Right now, I am hoping the stock will decline a little further to $36.50. At that point, the stock would trade at a 10-year low and would be a terrific entry point. And although we never know what will happen, I would be really surprised if the stock fell even lower (but on the other side I didn’t expect a decline to $40).

McKesson Corporation

When you are focused on dividends, Compass Minerals might be the obvious choice right now, but in my opinion, McKesson is an even better pick right now (McKesson is paying $1.56 annual dividend, which leads to a dividend yield of 1.44%). Although the company is facing some headwinds like the ongoing discussion about the opioid crisis and new regulations that might result and negatively influence business, the company seems to be in great shape and the sell-off isn’t justified in my opinion.
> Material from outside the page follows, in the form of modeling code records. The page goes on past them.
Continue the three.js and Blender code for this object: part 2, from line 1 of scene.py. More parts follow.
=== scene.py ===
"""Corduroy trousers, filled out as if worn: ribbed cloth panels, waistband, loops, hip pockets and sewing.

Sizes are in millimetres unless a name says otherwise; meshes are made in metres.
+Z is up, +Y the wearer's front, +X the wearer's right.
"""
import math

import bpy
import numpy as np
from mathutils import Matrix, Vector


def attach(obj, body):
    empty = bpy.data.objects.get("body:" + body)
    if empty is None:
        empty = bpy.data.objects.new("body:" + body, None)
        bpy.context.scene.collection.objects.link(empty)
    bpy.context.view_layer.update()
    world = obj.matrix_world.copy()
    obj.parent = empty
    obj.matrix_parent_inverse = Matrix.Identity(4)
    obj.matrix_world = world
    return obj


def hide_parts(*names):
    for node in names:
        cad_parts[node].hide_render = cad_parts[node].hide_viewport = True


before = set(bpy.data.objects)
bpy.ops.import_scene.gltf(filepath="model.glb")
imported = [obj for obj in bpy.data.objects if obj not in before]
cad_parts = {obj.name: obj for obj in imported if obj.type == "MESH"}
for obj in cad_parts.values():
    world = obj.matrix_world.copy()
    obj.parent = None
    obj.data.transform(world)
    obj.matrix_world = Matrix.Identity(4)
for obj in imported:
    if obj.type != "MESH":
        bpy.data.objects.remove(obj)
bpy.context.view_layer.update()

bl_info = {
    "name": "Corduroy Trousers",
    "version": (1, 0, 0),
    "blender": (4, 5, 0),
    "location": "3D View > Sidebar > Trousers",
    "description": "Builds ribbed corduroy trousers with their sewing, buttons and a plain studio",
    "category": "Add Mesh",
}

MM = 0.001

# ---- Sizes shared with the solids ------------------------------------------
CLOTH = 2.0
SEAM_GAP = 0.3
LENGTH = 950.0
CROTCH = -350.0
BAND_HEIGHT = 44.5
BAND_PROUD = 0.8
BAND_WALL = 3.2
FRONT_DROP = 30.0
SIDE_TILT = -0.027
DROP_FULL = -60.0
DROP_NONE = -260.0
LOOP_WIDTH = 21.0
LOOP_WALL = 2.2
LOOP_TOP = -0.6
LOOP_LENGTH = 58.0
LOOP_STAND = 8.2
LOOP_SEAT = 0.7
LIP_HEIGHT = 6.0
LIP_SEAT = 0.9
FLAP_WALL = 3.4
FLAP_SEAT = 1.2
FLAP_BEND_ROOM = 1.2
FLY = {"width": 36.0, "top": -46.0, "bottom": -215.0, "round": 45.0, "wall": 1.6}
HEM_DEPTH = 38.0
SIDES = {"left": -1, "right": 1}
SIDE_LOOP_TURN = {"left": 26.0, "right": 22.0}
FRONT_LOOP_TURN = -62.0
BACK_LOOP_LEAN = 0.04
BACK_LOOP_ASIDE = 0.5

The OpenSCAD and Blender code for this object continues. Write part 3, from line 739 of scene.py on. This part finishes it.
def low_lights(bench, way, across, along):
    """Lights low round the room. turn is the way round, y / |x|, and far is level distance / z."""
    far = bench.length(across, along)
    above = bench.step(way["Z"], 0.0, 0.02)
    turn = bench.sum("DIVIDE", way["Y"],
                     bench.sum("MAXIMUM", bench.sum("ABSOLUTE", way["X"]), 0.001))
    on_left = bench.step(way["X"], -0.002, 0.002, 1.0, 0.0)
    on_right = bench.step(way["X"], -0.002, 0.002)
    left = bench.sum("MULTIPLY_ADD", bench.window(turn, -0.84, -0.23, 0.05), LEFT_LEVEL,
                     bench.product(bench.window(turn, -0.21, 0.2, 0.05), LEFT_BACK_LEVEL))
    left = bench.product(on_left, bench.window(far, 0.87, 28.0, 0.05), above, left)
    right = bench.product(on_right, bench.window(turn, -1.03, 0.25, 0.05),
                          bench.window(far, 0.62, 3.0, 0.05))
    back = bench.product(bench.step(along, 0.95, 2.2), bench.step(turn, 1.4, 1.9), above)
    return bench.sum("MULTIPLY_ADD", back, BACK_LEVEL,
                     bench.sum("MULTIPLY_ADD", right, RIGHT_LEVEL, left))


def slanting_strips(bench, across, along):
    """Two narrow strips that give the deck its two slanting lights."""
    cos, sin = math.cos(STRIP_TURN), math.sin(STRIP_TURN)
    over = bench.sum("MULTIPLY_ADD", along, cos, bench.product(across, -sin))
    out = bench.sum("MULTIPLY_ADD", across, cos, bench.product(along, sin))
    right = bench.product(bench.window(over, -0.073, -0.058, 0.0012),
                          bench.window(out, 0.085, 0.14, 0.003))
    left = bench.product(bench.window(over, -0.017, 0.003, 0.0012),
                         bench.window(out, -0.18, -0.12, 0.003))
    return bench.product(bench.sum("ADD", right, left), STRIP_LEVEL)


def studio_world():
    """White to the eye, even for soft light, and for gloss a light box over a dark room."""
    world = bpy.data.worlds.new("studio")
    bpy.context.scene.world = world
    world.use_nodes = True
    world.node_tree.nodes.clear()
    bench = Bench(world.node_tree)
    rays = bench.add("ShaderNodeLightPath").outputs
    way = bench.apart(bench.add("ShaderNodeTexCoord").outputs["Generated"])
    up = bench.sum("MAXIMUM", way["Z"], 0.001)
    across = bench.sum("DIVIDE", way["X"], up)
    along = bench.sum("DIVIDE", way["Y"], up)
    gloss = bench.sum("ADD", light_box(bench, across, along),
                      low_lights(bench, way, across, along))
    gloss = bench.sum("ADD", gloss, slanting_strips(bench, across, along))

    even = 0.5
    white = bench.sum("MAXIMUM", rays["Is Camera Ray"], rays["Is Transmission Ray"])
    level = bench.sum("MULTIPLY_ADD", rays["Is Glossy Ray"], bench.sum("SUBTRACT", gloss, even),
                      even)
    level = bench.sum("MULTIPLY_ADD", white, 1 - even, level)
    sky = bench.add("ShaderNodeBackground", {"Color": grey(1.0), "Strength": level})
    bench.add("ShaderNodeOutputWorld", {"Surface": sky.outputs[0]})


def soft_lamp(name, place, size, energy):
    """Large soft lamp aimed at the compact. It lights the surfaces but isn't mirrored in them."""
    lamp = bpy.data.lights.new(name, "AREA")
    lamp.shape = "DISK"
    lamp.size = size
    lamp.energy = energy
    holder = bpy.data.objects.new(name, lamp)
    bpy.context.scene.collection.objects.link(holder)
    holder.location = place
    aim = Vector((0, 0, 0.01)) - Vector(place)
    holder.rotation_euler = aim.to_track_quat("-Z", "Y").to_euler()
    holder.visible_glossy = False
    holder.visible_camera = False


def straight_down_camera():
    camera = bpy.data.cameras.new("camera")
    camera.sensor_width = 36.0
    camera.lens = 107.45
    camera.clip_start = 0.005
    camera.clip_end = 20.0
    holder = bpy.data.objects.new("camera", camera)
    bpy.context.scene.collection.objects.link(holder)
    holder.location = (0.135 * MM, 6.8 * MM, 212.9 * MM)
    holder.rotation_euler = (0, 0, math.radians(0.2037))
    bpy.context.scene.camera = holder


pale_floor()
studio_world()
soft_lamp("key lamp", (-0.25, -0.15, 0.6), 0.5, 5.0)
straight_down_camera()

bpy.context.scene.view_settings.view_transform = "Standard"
McKesson is reporting solid growth numbers for revenue, earnings per share and free cash flow. Over the last decade, revenue grew 7.7% annually, free cash flow increased even 8.7% every single year and it is true that growth slowed down during the last few years, but the stock was punished beyond reason. McKesson is also a business that is operating with very thin margins. In the last decade, gross margin fluctuated between 5.0% and 6.4% and during the last few quarters gross margin was between 5.06% and 5.96% - in my opinion these are stable margins and we see no hint for a decline. Operating margins fluctuated between 1.1% and 2.0% during the last decade, with margins being between 1.24% and 1.58% in the last quarters. Like I said, margins are low, but are showing the required stability for a great investment. McKesson has about $6.5 billion in long-term and about $2.5 billion in short-term debt resulting in D/E ratio of 0.97 – an acceptable and manageable debt level.
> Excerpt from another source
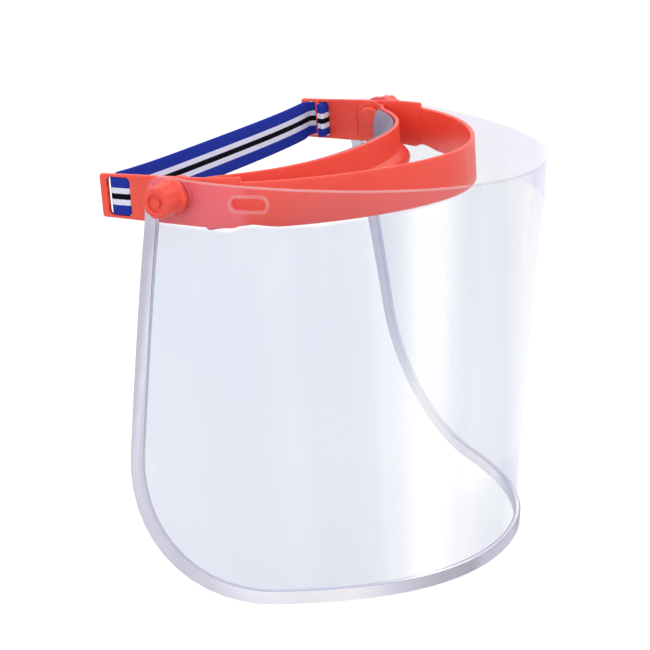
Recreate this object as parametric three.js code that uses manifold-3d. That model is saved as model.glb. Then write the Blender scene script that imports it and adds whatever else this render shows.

When we are trying to value McKesson we can look at the average free cash flow of the last decade ($2,570 million) and when we take that free cash flow as basis (McKesson itself is expecting a free cash flow of $3 billion next year) and assume the same FCF for eternity (0% growth for eternity for a company that grew 8% annually during the last decade), an investment in McKesson is currently yielding 11.51%. I am using this absurd numbers – 0% growth for perpetuity is absurd, and taking the average free cash flow of the last decade also seems to be a bit too conservative – to show how undervalued McKesson is in even that scenario.


I know I could be wrong, but after the decline at the beginning of the year was only a foreshadowing, I think we saw the begin of a steeper and long-lasting decline in the US stock market (long-lasting meaning between one and maybe three years). 2018 was the worst performing year for the US stock market in the last decade, but I assume 2019 will even be worse.

Therefore, I am very cautious about buying stocks right now as the chance is extremely high that we will get almost every single stock much cheaper in a few months from now. In order to be successful as investor, you don’t have to buy every stock at the bottom. As long as you are confident the stock is undervalued on a fundamental basis, it doesn’t matter to pay maybe 10% or 20% more than the cheapest price Mr. Market is offering (and therefore buying CMP or MCK makes sense). However, when we expect the market to decline in a major way and we know that only very few companies can resist such a broad decline in stock prices, it doesn’t appear to be very smart buying stocks right now.

Disclosure: I am/we are long CMP. I wrote this article myself, and it expresses my own opinions. I am not receiving compensation for it (other than from Seeking Alpha). I have no business relationship with any company whose stock is mentioned in this article.

Additional disclosure: I also might buy MCK and/or FB within the next 72 hours.
I own derivatives which are profiting from a declining Nasdaq-100 and Dow Jones Industrial Average.